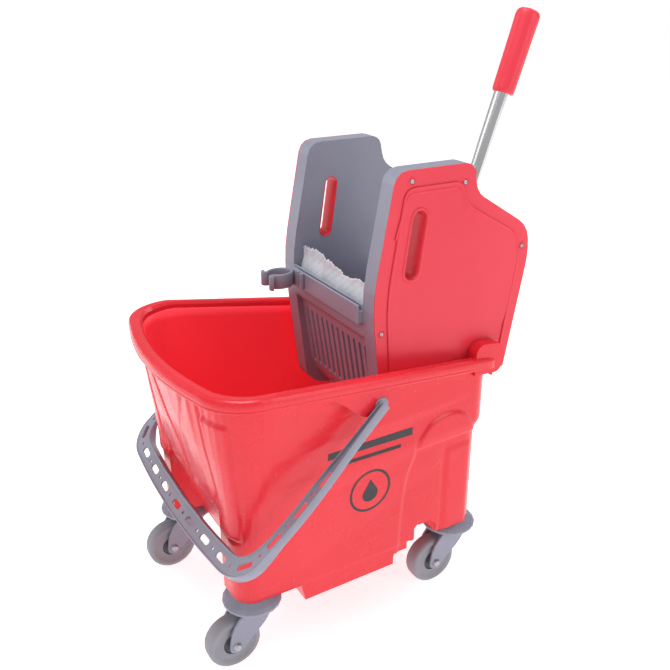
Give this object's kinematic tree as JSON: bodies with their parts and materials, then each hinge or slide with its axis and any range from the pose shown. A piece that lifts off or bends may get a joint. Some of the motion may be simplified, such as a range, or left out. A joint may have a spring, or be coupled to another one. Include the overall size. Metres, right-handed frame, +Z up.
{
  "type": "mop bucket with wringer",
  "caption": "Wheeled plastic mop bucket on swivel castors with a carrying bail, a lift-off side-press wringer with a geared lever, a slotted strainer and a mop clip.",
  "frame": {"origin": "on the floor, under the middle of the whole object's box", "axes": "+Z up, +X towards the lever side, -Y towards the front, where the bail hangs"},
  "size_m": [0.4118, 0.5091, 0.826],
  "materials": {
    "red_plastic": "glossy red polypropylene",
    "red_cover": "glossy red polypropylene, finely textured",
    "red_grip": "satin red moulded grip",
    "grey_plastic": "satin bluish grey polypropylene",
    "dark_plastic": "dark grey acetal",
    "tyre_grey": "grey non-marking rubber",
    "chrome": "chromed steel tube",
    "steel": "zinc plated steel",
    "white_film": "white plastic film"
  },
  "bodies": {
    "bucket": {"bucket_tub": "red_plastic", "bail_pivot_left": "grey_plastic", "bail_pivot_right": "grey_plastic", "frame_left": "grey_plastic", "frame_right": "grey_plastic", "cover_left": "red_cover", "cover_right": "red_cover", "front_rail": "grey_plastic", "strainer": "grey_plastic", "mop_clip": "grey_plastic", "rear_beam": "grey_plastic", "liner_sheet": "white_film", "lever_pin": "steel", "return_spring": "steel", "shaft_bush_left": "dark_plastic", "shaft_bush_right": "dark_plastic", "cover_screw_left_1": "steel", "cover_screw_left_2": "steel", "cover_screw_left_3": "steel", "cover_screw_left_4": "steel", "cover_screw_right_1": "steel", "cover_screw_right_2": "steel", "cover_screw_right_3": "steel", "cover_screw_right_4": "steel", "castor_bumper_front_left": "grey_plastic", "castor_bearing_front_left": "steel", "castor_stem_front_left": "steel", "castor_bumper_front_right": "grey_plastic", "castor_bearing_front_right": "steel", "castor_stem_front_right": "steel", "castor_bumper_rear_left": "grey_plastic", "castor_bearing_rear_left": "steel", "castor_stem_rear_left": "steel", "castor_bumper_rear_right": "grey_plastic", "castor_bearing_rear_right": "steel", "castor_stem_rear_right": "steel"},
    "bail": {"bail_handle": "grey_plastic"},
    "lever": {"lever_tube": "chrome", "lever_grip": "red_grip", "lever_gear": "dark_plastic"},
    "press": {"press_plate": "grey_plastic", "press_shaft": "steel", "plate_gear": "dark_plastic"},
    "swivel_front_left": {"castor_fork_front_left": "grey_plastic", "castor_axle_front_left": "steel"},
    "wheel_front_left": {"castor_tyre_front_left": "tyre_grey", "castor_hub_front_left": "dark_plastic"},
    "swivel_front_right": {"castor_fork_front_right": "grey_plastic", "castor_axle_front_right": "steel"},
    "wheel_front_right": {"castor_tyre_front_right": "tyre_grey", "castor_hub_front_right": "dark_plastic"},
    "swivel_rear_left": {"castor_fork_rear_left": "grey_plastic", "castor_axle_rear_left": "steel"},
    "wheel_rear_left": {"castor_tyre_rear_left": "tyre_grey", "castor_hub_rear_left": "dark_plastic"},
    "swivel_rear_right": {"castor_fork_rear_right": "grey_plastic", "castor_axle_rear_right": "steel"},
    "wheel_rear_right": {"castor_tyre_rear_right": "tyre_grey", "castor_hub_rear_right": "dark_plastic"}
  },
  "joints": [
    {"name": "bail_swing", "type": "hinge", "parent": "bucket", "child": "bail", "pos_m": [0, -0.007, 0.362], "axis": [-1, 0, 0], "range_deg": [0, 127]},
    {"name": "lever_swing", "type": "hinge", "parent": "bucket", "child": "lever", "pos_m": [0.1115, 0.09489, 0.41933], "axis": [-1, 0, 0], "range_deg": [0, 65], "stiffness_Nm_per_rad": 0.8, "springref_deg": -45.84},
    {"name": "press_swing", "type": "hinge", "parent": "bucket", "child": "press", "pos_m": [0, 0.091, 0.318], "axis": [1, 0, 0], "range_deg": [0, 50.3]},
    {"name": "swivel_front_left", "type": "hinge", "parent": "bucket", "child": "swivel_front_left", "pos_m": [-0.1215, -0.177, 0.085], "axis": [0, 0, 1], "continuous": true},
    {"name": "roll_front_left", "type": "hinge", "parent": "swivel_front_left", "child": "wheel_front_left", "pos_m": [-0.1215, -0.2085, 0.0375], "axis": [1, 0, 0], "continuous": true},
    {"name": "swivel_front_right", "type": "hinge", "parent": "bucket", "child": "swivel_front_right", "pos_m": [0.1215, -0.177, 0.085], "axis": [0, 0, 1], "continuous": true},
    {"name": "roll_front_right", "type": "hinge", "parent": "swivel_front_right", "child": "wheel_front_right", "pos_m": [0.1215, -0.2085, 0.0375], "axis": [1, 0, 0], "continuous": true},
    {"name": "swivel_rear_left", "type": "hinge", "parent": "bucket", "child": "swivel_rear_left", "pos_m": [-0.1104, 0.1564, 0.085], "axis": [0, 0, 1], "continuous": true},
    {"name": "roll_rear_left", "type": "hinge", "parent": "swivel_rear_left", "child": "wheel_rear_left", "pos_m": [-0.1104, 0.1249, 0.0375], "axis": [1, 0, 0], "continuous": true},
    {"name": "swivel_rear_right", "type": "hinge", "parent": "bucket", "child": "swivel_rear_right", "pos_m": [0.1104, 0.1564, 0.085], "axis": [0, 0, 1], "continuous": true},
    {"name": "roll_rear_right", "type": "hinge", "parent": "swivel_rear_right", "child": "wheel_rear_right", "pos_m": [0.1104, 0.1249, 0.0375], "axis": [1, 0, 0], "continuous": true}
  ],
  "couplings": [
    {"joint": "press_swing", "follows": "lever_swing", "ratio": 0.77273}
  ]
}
☆ ☆ ☆
# Directive:
Output the listing above exactly as it appears.

# Result:
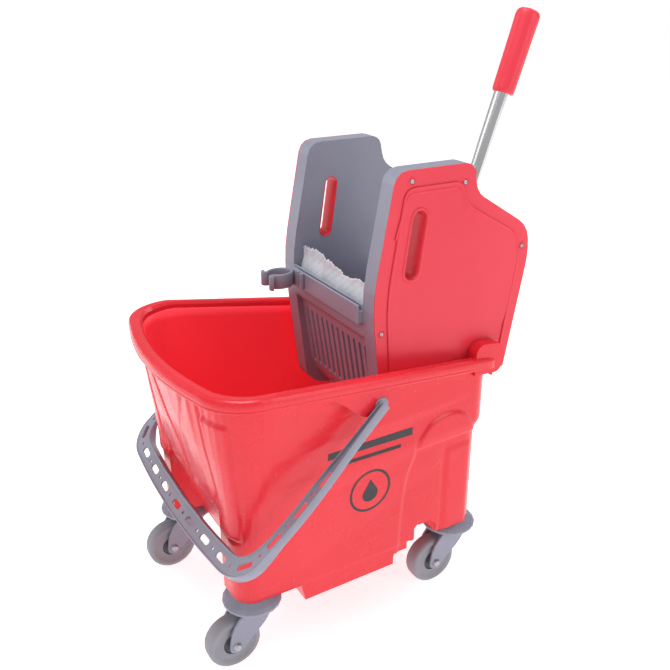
Give this object's kinematic tree as JSON: bodies with their parts and materials, then each hinge or slide with its axis and any range from the pose shown. A piece that lifts off or bends may get a joint. Some of the motion may be simplified, such as a range, or left out. A joint may have a spring, or be coupled to another one. Include the overall size. Metres, right-handed frame, +Z up.
{
  "type": "mop bucket with wringer",
  "caption": "Wheeled plastic mop bucket on swivel castors with a carrying bail, a lift-off side-press wringer with a geared lever, a slotted strainer and a mop clip.",
  "frame": {"origin": "on the floor, under the middle of the whole object's box", "axes": "+Z up, +X towards the lever side, -Y towards the front, where the bail hangs"},
  "size_m": [0.4118, 0.5091, 0.826],
  "materials": {
    "red_plastic": "glossy red polypropylene",
    "red_cover": "glossy red polypropylene, finely textured",
    "red_grip": "satin red moulded grip",
    "grey_plastic": "satin bluish grey polypropylene",
    "dark_plastic": "dark grey acetal",
    "tyre_grey": "grey non-marking rubber",
    "chrome": "chromed steel tube",
    "steel": "zinc plated steel",
    "white_film": "white plastic film"
  },
  "bodies": {
    "bucket": {"bucket_tub": "red_plastic", "bail_pivot_left": "grey_plastic", "bail_pivot_right": "grey_plastic", "frame_left": "grey_plastic", "frame_right": "grey_plastic", "cover_left": "red_cover", "cover_right": "red_cover", "front_rail": "grey_plastic", "strainer": "grey_plastic", "mop_clip": "grey_plastic", "rear_beam": "grey_plastic", "liner_sheet": "white_film", "lever_pin": "steel", "return_spring": "steel", "shaft_bush_left": "dark_plastic", "shaft_bush_right": "dark_plastic", "cover_screw_left_1": "steel", "cover_screw_left_2": "steel", "cover_screw_left_3": "steel", "cover_screw_left_4": "steel", "cover_screw_right_1": "steel", "cover_screw_right_2": "steel", "cover_screw_right_3": "steel", "cover_screw_right_4": "steel", "castor_bumper_front_left": "grey_plastic", "castor_bearing_front_left": "steel", "castor_stem_front_left": "steel", "castor_bumper_front_right": "grey_plastic", "castor_bearing_front_right": "steel", "castor_stem_front_right": "steel", "castor_bumper_rear_left": "grey_plastic", "castor_bearing_rear_left": "steel", "castor_stem_rear_left": "steel", "castor_bumper_rear_right": "grey_plastic", "castor_bearing_rear_right": "steel", "castor_stem_rear_right": "steel"},
    "bail": {"bail_handle": "grey_plastic"},
    "lever": {"lever_tube": "chrome", "lever_grip": "red_grip", "lever_gear": "dark_plastic"},
    "press": {"press_plate": "grey_plastic", "press_shaft": "steel", "plate_gear": "dark_plastic"},
    "swivel_front_left": {"castor_fork_front_left": "grey_plastic", "castor_axle_front_left": "steel"},
    "wheel_front_left": {"castor_tyre_front_left": "tyre_grey", "castor_hub_front_left": "dark_plastic"},
    "swivel_front_right": {"castor_fork_front_right": "grey_plastic", "castor_axle_front_right": "steel"},
    "wheel_front_right": {"castor_tyre_front_right": "tyre_grey", "castor_hub_front_right": "dark_plastic"},
    "swivel_rear_left": {"castor_fork_rear_left": "grey_plastic", "castor_axle_rear_left": "steel"},
    "wheel_rear_left": {"castor_tyre_rear_left": "tyre_grey", "castor_hub_rear_left": "dark_plastic"},
    "swivel_rear_right": {"castor_fork_rear_right": "grey_plastic", "castor_axle_rear_right": "steel"},
    "wheel_rear_right": {"castor_tyre_rear_right": "tyre_grey", "castor_hub_rear_right": "dark_plastic"}
  },
  "joints": [
    {"name": "bail_swing", "type": "hinge", "parent": "bucket", "child": "bail", "pos_m": [0, -0.007, 0.362], "axis": [-1, 0, 0], "range_deg": [0, 127]},
    {"name": "lever_swing", "type": "hinge", "parent": "bucket", "child": "lever", "pos_m": [0.1115, 0.09489, 0.41933], "axis": [-1, 0, 0], "range_deg": [0, 65], "stiffness_Nm_per_rad": 0.8, "springref_deg": -45.84},
    {"name": "press_swing", "type": "hinge", "parent": "bucket", "child": "press", "pos_m": [0, 0.091, 0.318], "axis": [1, 0, 0], "range_deg": [0, 50.3]},
    {"name": "swivel_front_left", "type": "hinge", "parent": "bucket", "child": "swivel_front_left", "pos_m": [-0.1215, -0.177, 0.085], "axis": [0, 0, 1], "continuous": true},
    {"name": "roll_front_left", "type": "hinge", "parent": "swivel_front_left", "child": "wheel_front_left", "pos_m": [-0.1215, -0.2085, 0.0375], "axis": [1, 0, 0], "continuous": true},
    {"name": "swivel_front_right", "type": "hinge", "parent": "bucket", "child": "swivel_front_right", "pos_m": [0.1215, -0.177, 0.085], "axis": [0, 0, 1], "continuous": true},
    {"name": "roll_front_right", "type": "hinge", "parent": "swivel_front_right", "child": "wheel_front_right", "pos_m": [0.1215, -0.2085, 0.0375], "axis": [1, 0, 0], "continuous": true},
    {"name": "swivel_rear_left", "type": "hinge", "parent": "bucket", "child": "swivel_rear_left", "pos_m": [-0.1104, 0.1564, 0.085], "axis": [0, 0, 1], "continuous": true},
    {"name": "roll_rear_left", "type": "hinge", "parent": "swivel_rear_left", "child": "wheel_rear_left", "pos_m": [-0.1104, 0.1249, 0.0375], "axis": [1, 0, 0], "continuous": true},
    {"name": "swivel_rear_right", "type": "hinge", "parent": "bucket", "child": "swivel_rear_right", "pos_m": [0.1104, 0.1564, 0.085], "axis": [0, 0, 1], "continuous": true},
    {"name": "roll_rear_right", "type": "hinge", "parent": "swivel_rear_right", "child": "wheel_rear_right", "pos_m": [0.1104, 0.1249, 0.0375], "axis": [1, 0, 0], "continuous": true}
  ],
  "couplings": [
    {"joint": "press_swing", "follows": "lever_swing", "ratio": 0.77273}
  ]
}